If I Can
Thirty years after the Civil War ended, former Colonel Alexander K. McClure began compiling sayings of the man he believed was a great national healer, Abraham Lincoln. His book, “Lincoln’s Yarns and Stories,” first published in 1901, has been in print as recently as 1976, and listener Roger Kluck was kind enough to help me discover it.
One of the most interesting stories in the book, isn’t about a folksy saying of Lincoln’s, but about how his career-long battle with Stephen A. Douglas ended.
In 1858, when both were running for the US Senate seat (now occupied by Barack Obama), Lincoln and Douglas famously debated in cities all across Illinois. Although Lincoln lost the election, he compiled and published the debates, the book became a bestseller, and it helped propel him to a victory over the same Stephen Douglas in the Presidential battle of 1860.

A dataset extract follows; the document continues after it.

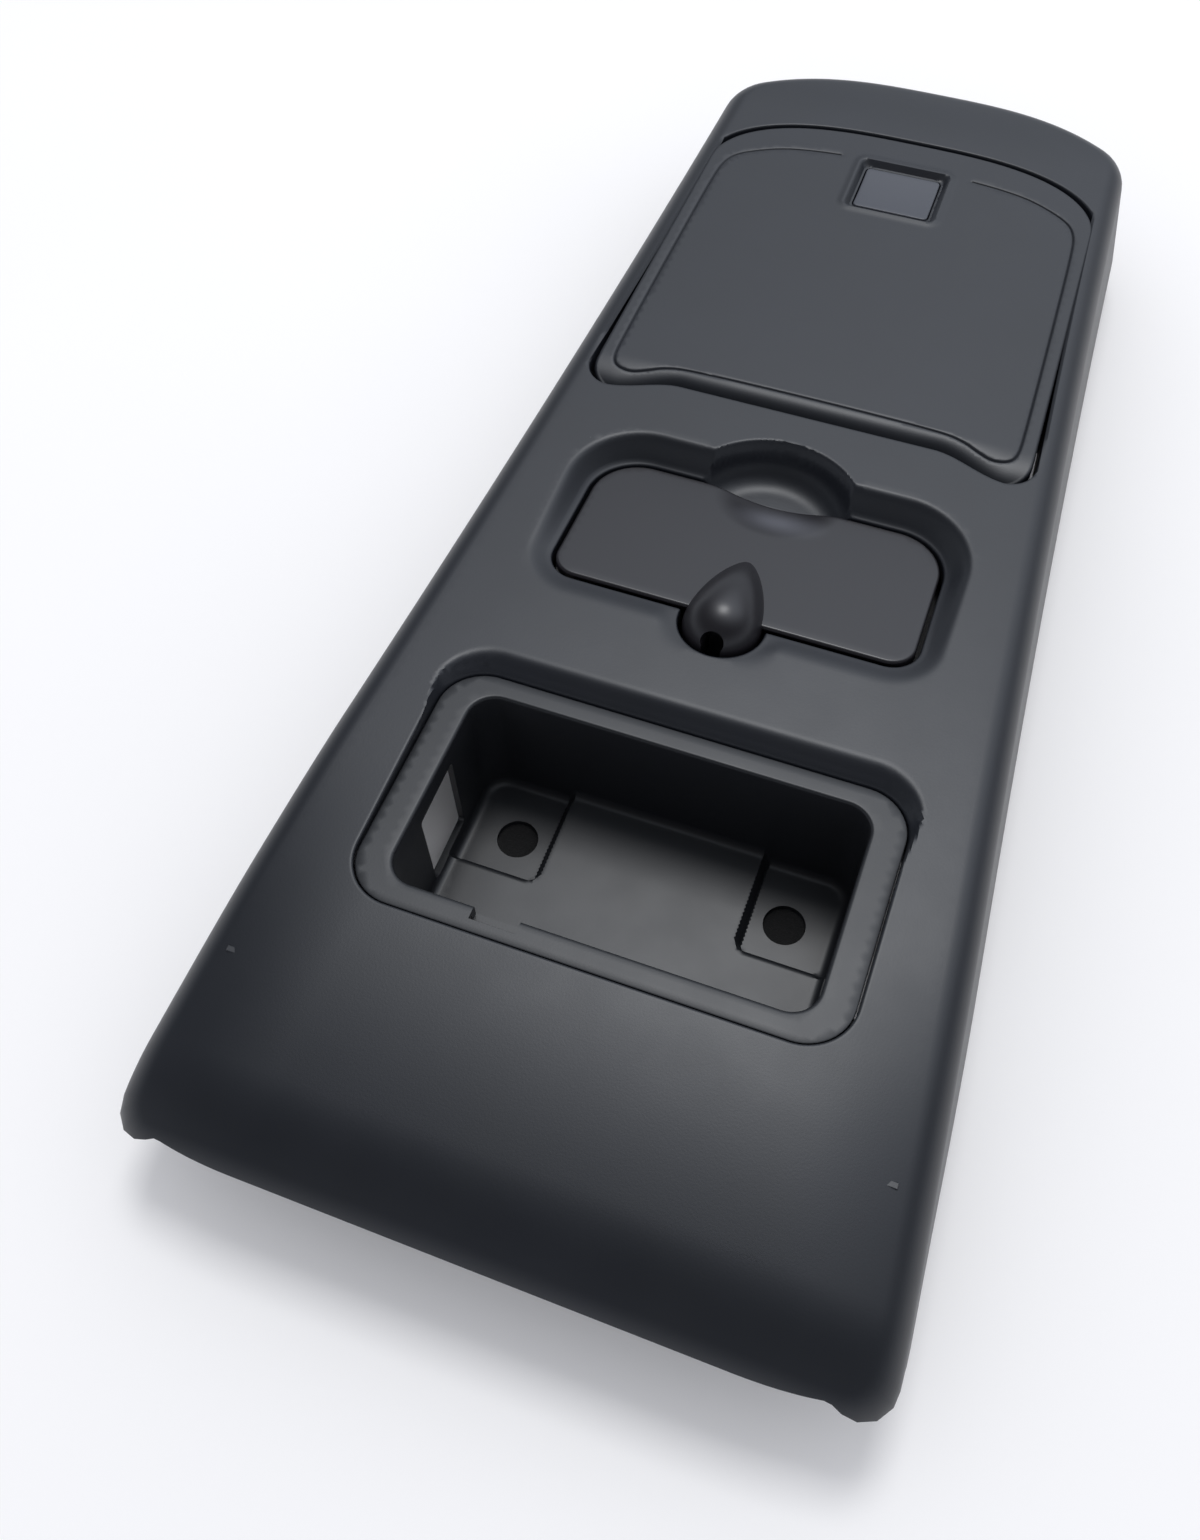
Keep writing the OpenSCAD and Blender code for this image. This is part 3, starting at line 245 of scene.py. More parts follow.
FACE = 60.0                     # the level face above what the console rests on
SKIN = 2.6                      # wall of the housing
SHOULDER = 10.0                 # radius between the face and the side walls
DRAFT = math.radians(10)        # lean of the side walls
FRONT_Y = -260.3                # edge of the wide end
END_Y = 207.0                   # where the narrow end starts to bulge
END_BULGE = 49.3                # reach of that bulge in its middle
END_ROUND = 23.5                # how far its corners fall back
NARROW_Y = 184.4                # where the housing is NARROW_HALF wide to each side
NARROW_HALF = 88.6
TAPER_RUN = 392.0               # length on which each side widens by TAPER_WIDEN
TAPER_WIDEN = 24.6
FRONT_ROLL_Y = -172.0           # from here the face rolls down towards the wide end, by FRONT_DROP
FRONT_DROP = 11.0
LIP_ROLL_Y = -238.0             # and from here by LIP_DROP more
LIP_DROP = 4.5
END_ROLL_Y = 222.0              # the same towards the narrow end
END_DROP = 3.0
SIDE_ROLL = 34.0                # width on which the wide end rolls down to its sides, by SIDE_DROP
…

It was a contentious battle, threatening to tear the nation apart, and after Lincoln’s electoral win there was open talk around the nation that he was a “traitor to the white race,” “anti-American,” “not one of us,” and a “man who should be eliminated.” With open talk of assassination, and a deeply divided nation, Stephen A. Douglas did what only a true statesman could do.
As Colonel McClure tells the story:
“When Mr. Lincoln delivered his first inaugural he was introduced by his friend, United States Senator E. D. Baker, of Oregon. He carried a cane and a little roll--the manuscript of his inaugural address. There was moment's pause after the introduction, as he vainly looked for a spot where he might place his high silk hat.
“Stephen A. Douglas, the political antagonist of his whole public life, the man who had pressed him hardest in the campaign of 1860, was seated just behind him. Douglas stepped forward quickly, and took the hat which Mr. Lincoln held helplessly in his hand.
“‘If I can’t be President,’ Douglas whispered smilingly to Mrs. Brown, a cousin of Mrs. Lincoln and a member of the President's party, ‘I at least can hold his hat.’”
John McCain now has an opportunity to heal the wounds he, Stephen Schmidt, and Karl Rove (working in the background) have inflicted on this nation. It’ll be interesting to see if he’ll show us he’s the kind of statesman and true American hero that Stephen A. Douglas was.